*Written exercise*
Look through the material below and copy exactly the lines from the line with "door_skin();" to the line with "obj.data.transform(world)", those two lines included.

==== Entries ====

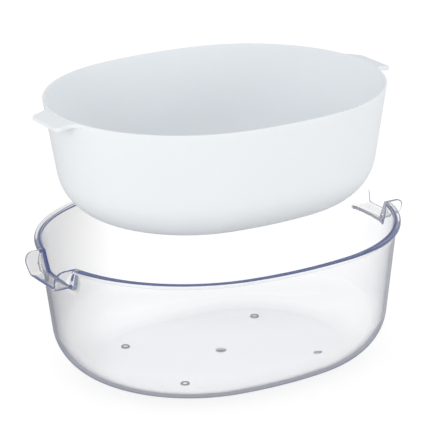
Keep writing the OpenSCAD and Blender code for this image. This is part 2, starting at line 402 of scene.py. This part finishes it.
def combine(piece, steps):
    """Applies booleans in order and deletes the shapes that they use."""
    for operation, other in steps:
        modifier = piece.modifiers.new(operation.title(), "BOOLEAN")
        modifier.operation = operation
        modifier.solver = "MANIFOLD"
        modifier.object = other
    apply_modifiers(piece)
    for _, other in steps:
        spare = other.data
        bpy.data.objects.remove(other)
        bpy.data.meshes.remove(spare)


def bowl_shell(sizes, oval):
    """Wall, floor, turn and rim lip of the bowl."""
    fillet_steps, lip_steps = 3, 5
    r, f = sizes.lip_round, sizes.lip_fillet
    low = -sizes.lip_height
    wall_x = (low - f) * math.tan(sizes.lean)
    rim = arc((wall_x + f, low - f), f, math.pi, RIGHT_ANGLE, fillet_steps)
    rim += arc((sizes.lip_out - r, low + r), r, -RIGHT_ANGLE, 0, lip_steps)
    rim += arc((sizes.lip_out - r, -r), r, 0, RIGHT_ANGLE, lip_steps)
    rim += inner_edge(sizes)
    section = cup_section(sizes, sizes.height - sizes.foot_height, rim)
    return shell("clear_bowl", oval, section, sizes.height)


def between(a, b, steps):
    """Vectors between a and b, without a and b."""
    return [a.lerp(b, i / steps) for i in range(1, steps)]


class Channel:
    """Inside of a cradle seen from the end, as (y, z) from the middle of the rim. Its sides
    lean outwards, and it can be grown by a distance all round."""
    corner_steps = 8
    floor_steps = 4

    def __init__(self, sizes, grow=0):
        self.splay = sizes.splay
        self.half = sizes.width / 2 + grow / math.cos(self.splay)
        self.turn = sizes.turn + grow
        depth = sizes.depth + grow
        self.corner = Vector((turn_in(depth, self.splay, self.turn) - self.half,
                              self.turn - depth))

    def side(self, z, outwards=0):
        """Point of the -Y side at height z, on the surface this far outside it."""
        return Vector((-self.half - z * math.tan(self.splay) - outwards / math.cos(self.splay),
                       z))

    def round_corner(self, outwards):
        """Points round the -Y corner, from the side to the floor."""
        n = self.corner_steps
        return [self.corner + (self.turn + outwards) * Vector((math.cos(a), math.sin(a)))
                for a in (math.pi + self.splay + (RIGHT_ANGLE - self.splay) * i / n
                          for i in range(n + 1))]

    def half_floor(self, start):
        """Points on the floor, from the corner's end at start to short of the middle."""
        return between(start, Vector((0, start.y)), self.floor_steps)


def mirrored(points):
    """The points, and their mirror image across Z in reverse."""
    return points + [Vector((-p.x, p.y)) for p in reversed(points)]


def cradle_cutter(bowl, sizes, oval):
    """What comes off the wall so that a cradle's lining can take its place."""
    channel = Channel(sizes, bowl.edge)
    above = 4 * sizes.wall
    inside = oval.end_x + oval.end_r / 2
    outside = oval.end_x + oval.end_r + 2 * sizes.reach
    path = mirrored([channel.side(above)] + channel.round_corner(0))
    bm = bmesh.new()
    ends = [[bm.verts.new((x, p.x, bowl.height + p.y)) for p in path]
            for x in (inside, outside)]
    skin(bm, ends, capped=True)
    turned_copy(bm)
    return finish_mesh("cradle_cutter", bm)


class EarOutline:
    """Outer edge of an ear seen from the side, as x from the wall at the rim. It is two round
    corners and the straight line that touches both."""

    def __init__(self, sizes):
        foot = sizes.depth + sizes.wall
        self.top_r, self.foot_r = sizes.ear_top, sizes.ear_foot
        self.top = Vector((sizes.reach - self.top_r, -self.top_r))
        self.foot = Vector((sizes.reach - sizes.ear_lean - self.foot_r, self.foot_r - foot))
        d = self.top - self.foot
        a = math.atan2(d.y, d.x) - math.acos((self.foot_r - self.top_r) / d.length)
        out = Vector((math.cos(a), math.sin(a)))
        self.upper = self.top + self.top_r * out
        self.lower = self.foot + self.foot_r * out

    def x(self, z, inset):
        """x at height z from the rim, for an outline moved in by inset."""
        if z > self.upper.y:
            r = self.top_r - inset
            return self.top.x + math.sqrt(max(0, r * r - (z - self.top.y) ** 2))
        if z < self.lower.y:
            r = self.foot_r
            return self.foot.x + math.sqrt(max(0, r * r - (z - self.foot.y) ** 2)) - inset
        k = (z - self.lower.y) / (self.upper.y - self.lower.y)
        return self.lower.x + (self.upper.x - self.lower.x) * k - inset


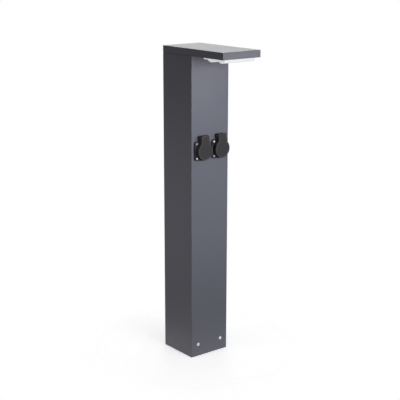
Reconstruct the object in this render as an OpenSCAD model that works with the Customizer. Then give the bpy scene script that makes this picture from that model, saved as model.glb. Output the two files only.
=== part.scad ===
// Square bollard light with an overhanging head and two lidded power sockets.
// Millimetres, +Z up, origin on the ground at the centre of the post.
// The sockets and the overhang face -Y.

/* [Post] */
// Width and depth of the square post
post_w = 120; // [117:1:130]
// Height from the ground to the top of the head
total_h = 820; // [760:5:1000]
// Wall of the post extrusion
post_t = 3; // [2.5:0.5:4]
// Radius on the post's outer corners
post_r = 1.5; // [0.5:0.5:2.5]
// Radius in the post's inner corners
post_in_r = 1; // [0.5:0.5:1.5]

/* [Head] */
// How far the head reaches out past the post's front face
overhang = 122; // [120:1:150]
// Height of the head
head_t = 18; // [17:0.5:22]
// Skin of the head casting
head_skin = 2.5; // [2:0.25:3]
// Radius along the head's top edges
head_edge_r = 1; // [0.5:0.25:1.5]
// Thickness of the gasket between post and head
head_gasket_t = 0.8; // [0.5:0.1:1.5]
// How far that gasket sits back from the outer faces
gasket_inset = 1; // [0.5:0.25:1.5]
// Thickness of the plate that closes the head from below
base_t = 3; // [2:0.5:3.5]
// How far that plate sits up inside the head's skirt
base_inset = 0.5; // [0.3:0.1:1.5]
// How far the closing plate reaches in past the collar's ledge
wiring_lip = 2; // [1:0.5:8]
// Radius of the bosses along the head's sides
side_boss_r = 3; // [2.6:0.1:3.1]
// Width of the rib that ties each of those bosses to the skirt
boss_rib_w = 2.4; // [1.6:0.2:3]
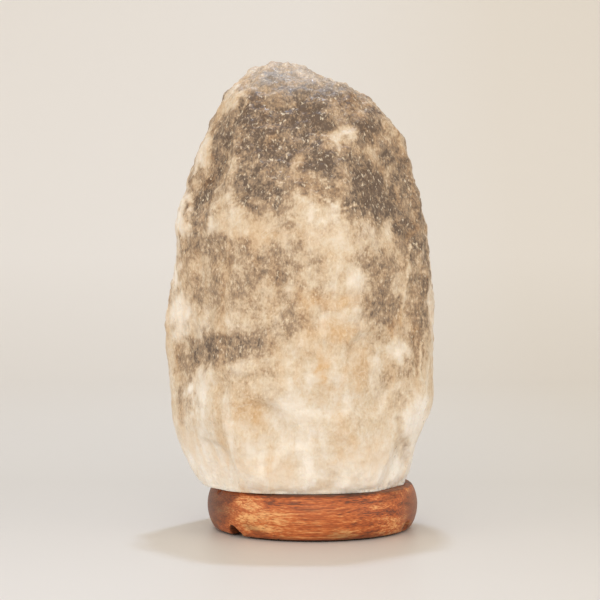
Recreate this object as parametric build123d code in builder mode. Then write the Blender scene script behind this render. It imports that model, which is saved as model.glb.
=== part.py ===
from build123d import *
import os
from math import cos, hypot, radians, sin, sqrt

# Salt crystal lamp: a hewn block of rock salt on a turned wooden base, lit from
# inside by a small screw bulb in a lampholder that is pushed up from below.
# Millimetres, +Z up. The origin is the middle of the plane that the felt ring
# stands on. The front faces -Y.

# Wooden base
base_height = 26.0
base_belly_diameter = 125.0
base_top_inset = 3.7
base_foot_inset = 4.2
base_belly_height = 13.2
base_top_fillet = 2.5
base_foot_fillet = 1.2
base_hole_diameter = 48.0
seat_recess_diameter = 92.0
seat_recess_depth = 1.2

# Cord channel in the underside, seen from outside: left flank steep, right flank sloping
channel_angle = 222.5
channel_left = 6.2
channel_right = 6.2
channel_height = 6.4
channel_peak_left = 3.4
channel_peak_right = 0.8
channel_shoulder_height = 3.8
channel_peak_drop = 0.8
channel_fillet = 1.4

# Felt ring under the base
felt_thickness = 1.0
felt_width = 13.0
felt_margin = 1.1
felt_slot_clearance = 0.6

# Screws that hold the crystal down
screw_count = 3
screw_circle_radius = 36.0
screw_diameter = 4.0
screw_length = 40.0
screw_point_length = 4.0
screw_point_taper = 1.4
screw_head_diameter = 8.4
screw_head_height = 2.8
screw_head_chamfer = 0.9
screw_hole_clearance = 0.3
cross_length = 4.6
cross_width = 1.1
cross_depth = 1.6
washer_diameter = 9.6
washer_thickness = 1.0
washer_clearance = 0.4
counterbore_depth = 9.0
plug_diameter = 8.0
plug_length = 30.0
plug_clearance = 0.1
plug_slot_width = 1.0
plug_slot_length = 18.0

# Salt crystal
crystal_height = 250.5
crystal_width = 161.2
crystal_depth = 140.0
section_exponent = 2.3
section_points = 20
bulb_bore_diameter = 55.0
bulb_bore_depth = 88.0
bulb_bore_end_fillet = 8.0

# Lampholder
cap_floor_height = 10.0
holder_diameter = 27.0
cap_height = 14.0
cap_wall = 1.8
cap_floor = 3.0
cap_edge_fillet = 1.5
cord_bore_diameter = 7.4
flute_count = 12
flute_radius = 1.1
flute_depth = 0.6
flute_margin = 3.0
clip_thickness = 0.6
clip_width = 12.0
clip_clearance = 0.15
clip_root = 1.0
clip_shelf = 3.0
clip_bow_start = 6.8
clip_bow_end = 9.8
clip_drop = 15.0
clip_toe_in = 3.0
clip_bend_radius = 1.6
spigot_length = 7.0
spigot_wall = 1.7
spigot_clearance = 0.2
collar_height = 9.4
collar_taper_height = 4.0
neck_diameter = 23.6
neck_rim_fillet = 0.8
body_height = 31.0
partition_thickness = 3.0
partition_height = 1.4
thread_shell_wall = 0.5
thread_shell_height = 14.0
thread_shell_clearance = 0.15
shell_tab_width = 2.6
skirt_bore_diameter = 18.6
carrier_clearance = 0.2
carrier_height = 7.8
terminal_width = 4.2
terminal_depth = 5.0
terminal_height = 6.0
terminal_rim = 0.6
terminal_clearance = 0.1
wire_well = 2.0
terminal_wire_bore = 2.2
terminal_wire_height = 3.6
terminal_screw_diameter = 2.6
terminal_screw_clearance = 0.05
terminal_slot_width = 0.6
terminal_slot_depth = 0.7
contact_strip_thickness = 0.4
contact_strip_width = 3.6
contact_slot_clearance = 0.1
contact_tongue_rise = 1.5
contact_root = 2.5
contact_tongue_reach = 3.0
contact_tip_drop = 0.4

# Bulb
thread_diameter = 13.9
thread_clearance = 0.1
contact_gap = 0.1
button_diameter = 4.8
button_height = 0.65
button_neck_height = 0.65
button_clearance = 0.06
insulator_height = 2.4
insulator_foot_diameter = 6.8
insulator_top_diameter = 12.0
insulator_bore_diameter = 2.2
cap_sheet = 0.3
cap_lip_diameter = 9.2
cap_shoulder_height = 1.2
cap_thread_length = 13.6
cap_flare_height = 3.0
cap_skirt_diameter = 17.0
cap_skirt_height = 5.4
glass_clearance = 0.1
glass_wall = 0.6
glass_neck_height = 2.0
glass_insert = 3.0
glass_diameter = 27.0
glass_height = 32.0
stem_wall = 0.7
stem_flare_height = 4.0
stem_tube_diameter = 5.6
stem_tube_height = 4.0
pinch_width = 6.4
pinch_thickness = 2.2
pinch_height = 6.0
pinch_corner = 0.85
wire_diameter = 0.5
wire_clearance = 0.05
wire_straight = 0.8
lead_spacing = 3.2
lead_reach = 14.0
lead_rise = 8.0
lead_end_gap = 0.7
lead_tip_length = 2.0
filament_diameter = 0.4
filament_rise = 3.2
filament_foot = 0.8
filament_dip = 2.2
support_diameter = 0.3
support_spread = 7.0
support_spacing = 1.6
support_gap = 0.4

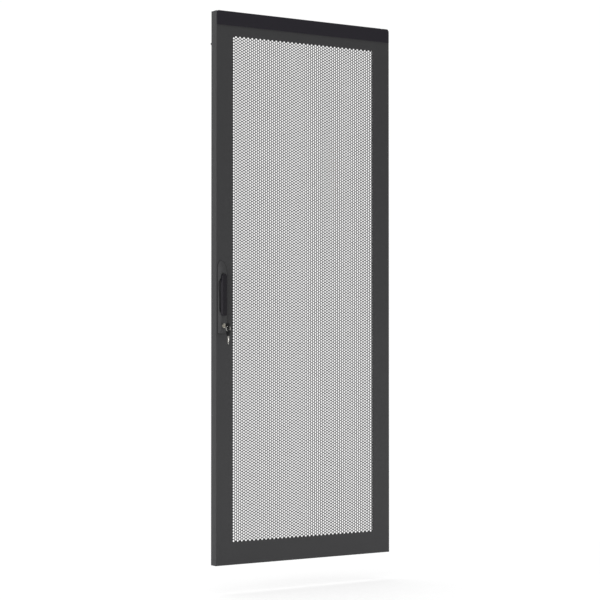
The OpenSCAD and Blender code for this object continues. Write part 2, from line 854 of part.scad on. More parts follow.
// Profile of a key blade with its cuts, from the end of the tang to the tip along +X
module blade_profile() {
    half = blade_w / 2;
    cut = [1.6, 2.6, 1.2, 2.2, 1.8];
    start = key_shoulder + 8;
    step = 3.4;
    polygon(concat(
        [[tang_end, -half + 1], [key_shoulder, -half + 1], [key_shoulder, -half]],
        [[start, -half]],
        [for (i = [0 : len(cut) - 1]) each [
            [start + (i + 0.35) * step, -half + cut[i]],
            [start + (i + 0.75) * step, -half + cut[i]]
        ]],
        [[key_tip - 1, -half + 1.4], [key_tip, 0], [key_tip - 2.5, half]],
        [[key_shoulder, half], [key_shoulder, half - 1], [tang_end, half - 1]]
    ));
}

// Moulded bow round the tang, with its eye
module bow_profile() {
    half = bow_w / 2;
    round_r = 7;
    difference() {
        hull() {
            for (z = [-1, 1] * (half - round_r))
                translate([bow_end + round_r, z]) circle(r = round_r);
            translate([key_shoulder - 2, -6]) square([2, 12]);
        }
        translate([bow_eye_y, 0]) circle(r = bow_eye_r);
    }
}

module blade_solid() {
    side_slab(-blade_t / 2, blade_t / 2) blade_profile();
}

module bow_solid() {
    difference() {
        side_slab(-bow_t / 2, bow_t / 2) bow_profile();
        side_slab(-blade_t / 2, blade_t / 2) translate([tang_end, -blade_w / 2 + 1])
            square([key_shoulder - tang_end + 1, blade_w - 2]);
    }
}

module key_blade() {
    color(zinc) on_lock() blade_solid();
}

module key_bow() {
    color(nylon_black) on_lock() bow_solid();
}

// Hardened wire ring through the eye of the key in the lock
module key_ring() {
    color(zinc) on_lock() translate([0, bow_eye_y, ring_centre_z]) rotate([90, 0, 0])
        rotate_extrude($fn = 96) translate([ring_r, 0]) circle(d = ring_wire, $fn = 24);
}

// Turns children, drawn as the key in the lock, to hang from the ring by their eye
module as_spare() {
    translate([0, bow_eye_y, spare_eye_z]) rotate([-90, 0, 0]) translate([0, -bow_eye_y, 0])
        children();
}

module spare_blade() {
    color(zinc) on_lock() as_spare() blade_solid();
}

module spare_bow() {
    color(nylon_black) on_lock() as_spare() bow_solid();
}

// Folded bracket on the hinge return, with a hole for the bush
module lower_hinge_bracket() {
    z0 = sheet_t;
    color(zinc) on_leaf() difference() {
        union() {
            block([bracket_x0, inner_front, z0], [bracket_x1, bracket_y1, z0 + bracket_t]);
            block([bracket_x1 - bracket_t, inner_front, z0], [bracket_x1, bracket_y1, z0 + bracket_w]);
        }
        translate([hinge_x, hinge_y, z0 - 1]) cylinder(r = bush_r + seated, h = bracket_t + 2);
    }
}

// Flanged bush that drops over the pin of the cabinet
module lower_hinge_bush() {
    color("#3A3A3A") difference() {
        union() {
            translate([0, 0, -bush_flange_t])
                cylinder(r = bush_flange_r, h = sheet_t + bush_flange_t);
            cylinder(r = bush_r, h = bush_top);
        }
        translate([0, 0, -bush_flange_t - 1])
            cylinder(r = hinge_d / 2, h = bush_top + bush_flange_t + 2);
    }
}

// Bracket with two plates that guide the sprung pin
module upper_hinge_bracket() {
    color(zinc) on_leaf() difference() {
        union() {
            block(
                [bracket_x0, inner_front, upper_plate_bottom],
                [bracket_x1, bracket_y1, upper_plate_top]
            );
            block(
                [bracket_x0, inner_front, middle_plate_bottom],
                [bracket_x1, bracket_y1, middle_plate_top]
            );
            block(
                [bracket_x1 - bracket_t, inner_front, middle_plate_bottom],
                [bracket_x1, bracket_y1, upper_plate_top]
            );
        }
        translate([hinge_x, hinge_y, middle_plate_bottom - 1])
            cylinder(r = shank_r + running, h = bracket_h + 2);
    }
}

// Sprung pin: shank with its fixed collar, and a slimmer end that enters the cabinet
module hinge_pin() {
    color(zinc) rotate_extrude() polygon([
        [0, pin_bottom], [shank_r, pin_bottom],
        [shank_r, pin_collar_top - collar_t], [pin_collar_r, pin_collar_top - collar_t],
        [pin_collar_r, pin_collar_top], [shank_r, pin_collar_top],
        [shank_r, shank_top], [hinge_d / 2, shank_top + 1.2],
        [hinge_d / 2, pin_top - pin_nose], [hinge_d / 2 - pin_nose, pin_top], [0, pin_top]
    ]);
}

// Ring of points of the spring's wire at step i along its helix
function spring_ring(i, steps, sides) = let (
    a = i * 360 * spring_turns / steps,
    z = spring_bottom + spring_wire / 2
        + (spring_top - spring_bottom - spring_wire) * i / steps
) [for (k = [0 : sides - 1])
    let (b = k * 360 / sides, r = spring_mid_r + spring_wire / 2 * cos(b))
    [r * cos(a), r * sin(a), z + spring_wire / 2 * sin(b)]];

// Coil spring between the middle plate and the collar
module pin_spring() {
    steps = spring_turns * 16;
    sides = 8;
    points = [for (i = [0 : steps]) each spring_ring(i, steps, sides)];
    color(spring_steel) polyhedron(points, concat(
        [[for (k = [0 : sides - 1]) k]],
        [[for (k = [sides - 1 : -1 : 0]) steps * sides + k]],
        [for (i = [0 : steps - 1]) for (k = [0 : sides - 1])
            let (m = (k + 1) % sides)
            [i * sides + k, (i + 1) * sides + k, (i + 1) * sides + m, i * sides + m]]
    ));
}

// Moulded knob that draws the pin down
module pin_knob() {
    r = 8;
    waist = 5.5;
    color(nylon_black) translate([0, 0, knob_top - knob_len]) difference() {
        rotate_extrude() polygon([
            [0, 0], [r - 2, 0], [r, 2], [r, 5], [waist, 7.5], [waist, 10], [r - 1, 13],
            [r - 1, knob_len - 1], [r - 2, knob_len], [0, knob_len]
        ]);
        translate([0, 0, pin_bottom - (knob_top - knob_len)])
            cylinder(r = shank_r + seated, h = knob_len);
    }
}

// Rubber stub pushed through the rear lip
module stop_buffer() {
    r = buffer_d / 2;
    stem = buffer_d / 4;
    inside = leaf_depth - sheet_t - seated;
    color(nylon_black) on_leaf() translate([rear_lip / 2, 0, leaf_h - buffer_drop])
        rotate([-90, 0, 0]) rotate_extrude() polygon([
            [0, inside - 3], [stem, inside - 3], [stem + 1.2, inside],
            [stem, inside], [stem, leaf_depth + seated], [r, leaf_depth + seated],
            [r, leaf_depth + buffer_h - 2], [r - 2, leaf_depth + buffer_h],
            [0, leaf_depth + buffer_h]
        ]);
}

// Welded stud for the earth lead
module earth_stud() {
    color(zinc) on_leaf() translate([earth_x, 0, earth_z]) {
        rod_y(earth_d, inner_front, inner_front + 1);
        rod_y(earth_d / 2, inner_front, inner_front + earth_len);
    }
}

module earth_washer() {
    y0 = inner_front + 1;
    color(zinc) on_leaf() translate([earth_x, 0, earth_z]) difference() {
        rod_y(earth_d + 1, y0, y0 + 1.6);
        rod_y(earth_d / 2 + seated, y0 - 1, y0 + 3);
    }
}

module earth_nut() {
    y0 = inner_front + 2.6;
    color(zinc) on_leaf() translate([earth_x, 0, earth_z]) difference() {
        slab(y0, y0 + 5) hexagon(10);
        rod_y(earth_d / 2 + seated, y0 - 1, y0 + 6);
    }
}

door_skin();
left_stiffener();
right_stiffener();
top_stiffener();
bottom_stiffener();
top_trim();
trim_clips();
escutcheon();
handle_gasket();
case_plate();
latch_case();
case_rivets();
handle_screws();
spindle();
lever();
lever_pin();
pinion();
spindle_washer();
spindle_screw();
upper_rod();
lower_rod();
rod_guides();
lock_barrel();
lock_nut();
lock_plug();
lock_tongue();
tongue_screw();
key_blade();
key_bow();
key_ring();
spare_blade();
spare_bow();
lower_hinge_bracket();
lower_hinge_bush();
upper_hinge_bracket();
hinge_pin();
pin_spring();
pin_knob();
stop_buffer();
earth_stud();
earth_washer();
earth_nut();
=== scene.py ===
import json
import math

import bmesh
import bpy
from mathutils import Matrix, Vector

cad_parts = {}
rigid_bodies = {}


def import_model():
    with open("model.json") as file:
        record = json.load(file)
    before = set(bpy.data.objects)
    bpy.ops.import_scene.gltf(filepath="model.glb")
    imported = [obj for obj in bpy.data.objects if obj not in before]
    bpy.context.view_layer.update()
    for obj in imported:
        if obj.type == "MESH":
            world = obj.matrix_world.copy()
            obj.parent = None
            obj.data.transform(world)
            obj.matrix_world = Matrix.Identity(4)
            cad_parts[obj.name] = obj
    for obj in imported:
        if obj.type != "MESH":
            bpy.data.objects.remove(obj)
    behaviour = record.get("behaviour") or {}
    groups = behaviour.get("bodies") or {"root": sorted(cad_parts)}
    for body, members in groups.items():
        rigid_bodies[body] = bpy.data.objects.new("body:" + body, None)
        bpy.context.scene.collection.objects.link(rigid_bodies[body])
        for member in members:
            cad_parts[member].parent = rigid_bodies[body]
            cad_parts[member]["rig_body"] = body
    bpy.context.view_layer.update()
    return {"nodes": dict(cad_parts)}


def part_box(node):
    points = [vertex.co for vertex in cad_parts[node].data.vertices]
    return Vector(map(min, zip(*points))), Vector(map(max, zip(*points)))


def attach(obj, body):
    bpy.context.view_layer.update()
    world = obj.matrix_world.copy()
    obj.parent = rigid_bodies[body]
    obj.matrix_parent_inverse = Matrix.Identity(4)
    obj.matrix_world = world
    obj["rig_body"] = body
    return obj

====

*Exercise output*
door_skin();
left_stiffener();
right_stiffener();
top_stiffener();
bottom_stiffener();
top_trim();
trim_clips();
escutcheon();
handle_gasket();
case_plate();
latch_case();
case_rivets();
handle_screws();
spindle();
lever();
lever_pin();
pinion();
spindle_washer();
spindle_screw();
upper_rod();
lower_rod();
rod_guides();
lock_barrel();
lock_nut();
lock_plug();
lock_tongue();
tongue_screw();
key_blade();
key_bow();
key_ring();
spare_blade();
spare_bow();
lower_hinge_bracket();
lower_hinge_bush();
upper_hinge_bracket();
hinge_pin();
pin_spring();
pin_knob();
stop_buffer();
earth_stud();
earth_washer();
earth_nut();
=== scene.py ===
import json
import math

import bmesh
import bpy
from mathutils import Matrix, Vector

cad_parts = {}
rigid_bodies = {}


def import_model():
    with open("model.json") as file:
        record = json.load(file)
    before = set(bpy.data.objects)
    bpy.ops.import_scene.gltf(filepath="model.glb")
    imported = [obj for obj in bpy.data.objects if obj not in before]
    bpy.context.view_layer.update()
    for obj in imported:
        if obj.type == "MESH":
            world = obj.matrix_world.copy()
            obj.parent = None
            obj.data.transform(world)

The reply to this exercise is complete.